Perda Miras Hanya Memantapkan Peredaran Minuman Keras
Assalamu’alaikum Warahmatullah Wabarakatuh
PADA tanggal 12 Februari 1997 secara serempak dimuat di koran-koran tentang Keppres Miras (Keputusan Presiden No 3/1997 tentang Pengendalian Minuman Beralkohol). Dalam Keppres itu disebutkan, peredaran miras/ minuman keras kategori B dan C (lebih dari 5% alkoholnya) hanya di hotel, restoran, bar dan tempat tertentu.
Tempat tertentu ini akan ditentukan oleh Perda (peraturan daerah), sedang menurut petunjuk MUI (Majelis Ulama Indonesia), tempat tertentu itu adalah yang biasa dikunjungi warga asing.
Kala itu, Keppres Miras itu dinilai oleh Wagub DKI Idroes dan Ketua Umum Al-Irsyad Geys Ammar, pada dasarnya sama saja dengan Perda Miras yang dinilai kontroversial (Republika, 13/2/1997).
Perlu diketahui, umat Islam kompak memprotes Perda Miras di mana-mana beberapa waktu lalu, karena Perda Miras itu dinilai hanya untuk memantapkan peredaran minuman keras, dan menambah pendapatan daerah. Buktinya, yang dicantumkan sebagai pengawas dalam Perda Miras itu adalah Dinas Pendapatan Daerah, yang memang tugasnya mengumpulkan uang untuk Daerah.
Keppres tahun 1997 agak berbeda dengan Perda. Dalam Keppres, yang berhak menetapkan nilai cukai, bea masuk, dan pajak lain atas miras adalah Menteri Keuangan, sedangkan dalam Perda bisa juga Pemda mengutip pungutan atas miras.

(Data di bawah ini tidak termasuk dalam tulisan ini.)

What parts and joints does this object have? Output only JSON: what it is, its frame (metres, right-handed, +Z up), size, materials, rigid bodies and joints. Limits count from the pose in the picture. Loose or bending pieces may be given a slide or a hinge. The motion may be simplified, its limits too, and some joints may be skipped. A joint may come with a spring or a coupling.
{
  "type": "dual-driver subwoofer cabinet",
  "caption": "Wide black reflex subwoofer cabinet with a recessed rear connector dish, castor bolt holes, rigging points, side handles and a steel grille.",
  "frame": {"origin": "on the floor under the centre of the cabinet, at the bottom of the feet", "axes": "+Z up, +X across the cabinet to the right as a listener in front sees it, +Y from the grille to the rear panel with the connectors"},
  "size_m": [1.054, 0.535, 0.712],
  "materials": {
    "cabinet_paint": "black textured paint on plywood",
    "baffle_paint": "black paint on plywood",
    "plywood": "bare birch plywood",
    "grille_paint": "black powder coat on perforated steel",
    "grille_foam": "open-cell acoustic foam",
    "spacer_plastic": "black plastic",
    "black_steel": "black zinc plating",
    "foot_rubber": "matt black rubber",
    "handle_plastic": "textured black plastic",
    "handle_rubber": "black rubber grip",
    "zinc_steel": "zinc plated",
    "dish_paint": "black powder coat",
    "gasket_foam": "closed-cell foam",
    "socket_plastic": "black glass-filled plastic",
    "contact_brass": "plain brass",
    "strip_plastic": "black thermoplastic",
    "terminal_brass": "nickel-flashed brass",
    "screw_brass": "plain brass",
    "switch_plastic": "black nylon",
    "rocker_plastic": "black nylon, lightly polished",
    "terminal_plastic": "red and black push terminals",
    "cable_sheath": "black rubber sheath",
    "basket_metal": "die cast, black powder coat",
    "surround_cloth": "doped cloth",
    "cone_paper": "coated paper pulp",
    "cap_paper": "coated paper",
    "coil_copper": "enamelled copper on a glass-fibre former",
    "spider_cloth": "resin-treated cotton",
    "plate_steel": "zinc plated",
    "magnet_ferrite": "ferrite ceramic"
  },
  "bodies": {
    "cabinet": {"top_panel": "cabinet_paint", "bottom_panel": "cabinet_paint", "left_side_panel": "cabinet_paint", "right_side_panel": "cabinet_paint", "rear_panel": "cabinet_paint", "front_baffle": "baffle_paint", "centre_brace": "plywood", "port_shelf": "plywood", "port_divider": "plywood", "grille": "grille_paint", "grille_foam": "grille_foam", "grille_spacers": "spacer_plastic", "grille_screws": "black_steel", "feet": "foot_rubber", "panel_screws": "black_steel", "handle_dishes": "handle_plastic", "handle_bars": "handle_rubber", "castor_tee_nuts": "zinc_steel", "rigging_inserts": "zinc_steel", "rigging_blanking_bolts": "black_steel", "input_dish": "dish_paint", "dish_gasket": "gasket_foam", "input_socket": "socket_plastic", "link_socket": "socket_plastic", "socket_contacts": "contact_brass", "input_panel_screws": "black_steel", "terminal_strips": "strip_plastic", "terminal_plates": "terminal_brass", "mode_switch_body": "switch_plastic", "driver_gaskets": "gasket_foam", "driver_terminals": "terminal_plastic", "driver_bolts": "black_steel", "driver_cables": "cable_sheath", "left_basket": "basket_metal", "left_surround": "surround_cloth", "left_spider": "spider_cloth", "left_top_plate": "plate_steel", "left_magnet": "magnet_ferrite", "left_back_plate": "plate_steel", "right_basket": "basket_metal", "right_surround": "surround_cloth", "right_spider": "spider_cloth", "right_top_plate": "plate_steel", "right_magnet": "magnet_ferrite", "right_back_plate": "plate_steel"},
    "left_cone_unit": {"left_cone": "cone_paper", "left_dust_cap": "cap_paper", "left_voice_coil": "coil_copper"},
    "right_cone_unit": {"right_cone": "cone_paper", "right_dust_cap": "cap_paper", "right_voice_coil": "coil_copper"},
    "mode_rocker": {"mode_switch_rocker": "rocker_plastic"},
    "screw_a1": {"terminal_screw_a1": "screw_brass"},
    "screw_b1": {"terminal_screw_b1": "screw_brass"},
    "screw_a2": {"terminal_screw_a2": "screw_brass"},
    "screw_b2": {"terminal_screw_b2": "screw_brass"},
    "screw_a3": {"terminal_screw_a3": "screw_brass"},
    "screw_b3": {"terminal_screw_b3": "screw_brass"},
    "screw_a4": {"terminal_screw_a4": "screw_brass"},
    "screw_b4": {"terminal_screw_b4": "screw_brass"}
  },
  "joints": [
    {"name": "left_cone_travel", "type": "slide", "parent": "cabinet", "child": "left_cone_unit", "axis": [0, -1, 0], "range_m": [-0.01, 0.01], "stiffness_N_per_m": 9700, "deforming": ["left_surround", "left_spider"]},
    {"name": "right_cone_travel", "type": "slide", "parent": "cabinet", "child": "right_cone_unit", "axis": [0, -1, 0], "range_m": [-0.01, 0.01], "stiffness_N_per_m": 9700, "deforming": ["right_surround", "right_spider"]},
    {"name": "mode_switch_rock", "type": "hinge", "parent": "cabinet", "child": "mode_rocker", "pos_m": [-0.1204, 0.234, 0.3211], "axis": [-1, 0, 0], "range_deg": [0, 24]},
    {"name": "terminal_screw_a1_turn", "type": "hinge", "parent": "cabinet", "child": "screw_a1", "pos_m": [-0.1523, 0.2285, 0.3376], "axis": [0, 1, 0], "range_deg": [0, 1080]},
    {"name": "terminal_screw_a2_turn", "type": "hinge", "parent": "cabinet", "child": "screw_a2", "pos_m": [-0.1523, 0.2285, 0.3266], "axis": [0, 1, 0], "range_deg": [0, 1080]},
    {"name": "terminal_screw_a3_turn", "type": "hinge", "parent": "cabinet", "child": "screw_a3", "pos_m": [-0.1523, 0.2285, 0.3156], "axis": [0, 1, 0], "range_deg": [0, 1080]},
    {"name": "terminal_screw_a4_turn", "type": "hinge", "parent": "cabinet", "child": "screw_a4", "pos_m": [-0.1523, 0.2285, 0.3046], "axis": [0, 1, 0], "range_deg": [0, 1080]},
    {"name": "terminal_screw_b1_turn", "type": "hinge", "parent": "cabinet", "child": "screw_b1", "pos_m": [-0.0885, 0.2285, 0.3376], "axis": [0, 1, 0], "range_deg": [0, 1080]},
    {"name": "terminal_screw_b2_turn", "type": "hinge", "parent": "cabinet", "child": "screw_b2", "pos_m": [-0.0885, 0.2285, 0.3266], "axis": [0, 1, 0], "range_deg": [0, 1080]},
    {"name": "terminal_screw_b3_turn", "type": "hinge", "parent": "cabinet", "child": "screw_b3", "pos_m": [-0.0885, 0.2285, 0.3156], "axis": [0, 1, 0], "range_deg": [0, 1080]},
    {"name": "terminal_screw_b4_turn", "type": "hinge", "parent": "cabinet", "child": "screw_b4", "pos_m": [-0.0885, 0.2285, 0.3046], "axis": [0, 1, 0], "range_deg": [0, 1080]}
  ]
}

Dengan demikian, arah Keppres itu sama juga dengan arah Perda Miras. Sedang essensi yang diinginkan umat Islam belum terpenuhi dalam Keppres, karena ternyata hanya mengatur masalah bea masuk, cukai dan pungutan lainnya. Adapun penunjukan penjualannya di hotel, bar, restoran, dan tempat-tempat tertentu itu tidak bisa diartikan mengurangi beredarnya miras, karena orang dapat saja dengan mudah beli miras ke bar, hotel, restoran dan lainnya untuk dibuat pesta minuman keras atau diminum sendiri di rumah pun bisa-bisa saja.
Yang diinginkan masyarakat adalah bebasnya negeri ini dari minuman beralkohol sebagaimana hal itu bisa ditempuh seperti di negeri jiran Brunei Darus Salam dan negara-negara lainnya seperti Saudi Arabia dan lainnya. Karena bahaya miras telah nyata di masyarakat.
Pembahasan miras secara nasional pernah juga dilakukan MUI. Bahkan pada seminar MUI tahun 1992-an, Ketua IDI (Ikatan Dokter Indonesia) dr. Kartono Mohammad menyatakan, sebenarnya sudah saatnya kita bebas dari alkohol, karena dalam obat-obatan pun alkohol itu bisa diganti dengan yang lain yang tidak haram.
Mudah-mudahan sekelumit kliping lama masalah Perda Miras ini bisa menjadi solusi terhadap masalah ini Miras yang sedang marak dibicarakan sekarang ini.
Semoga kita bisa membangun masyarakat yang lebih sehat dan terhindar dari makanan dan minuman yang merusak kesehatan bahkan memabukkan serta merusak akal dan jiwa.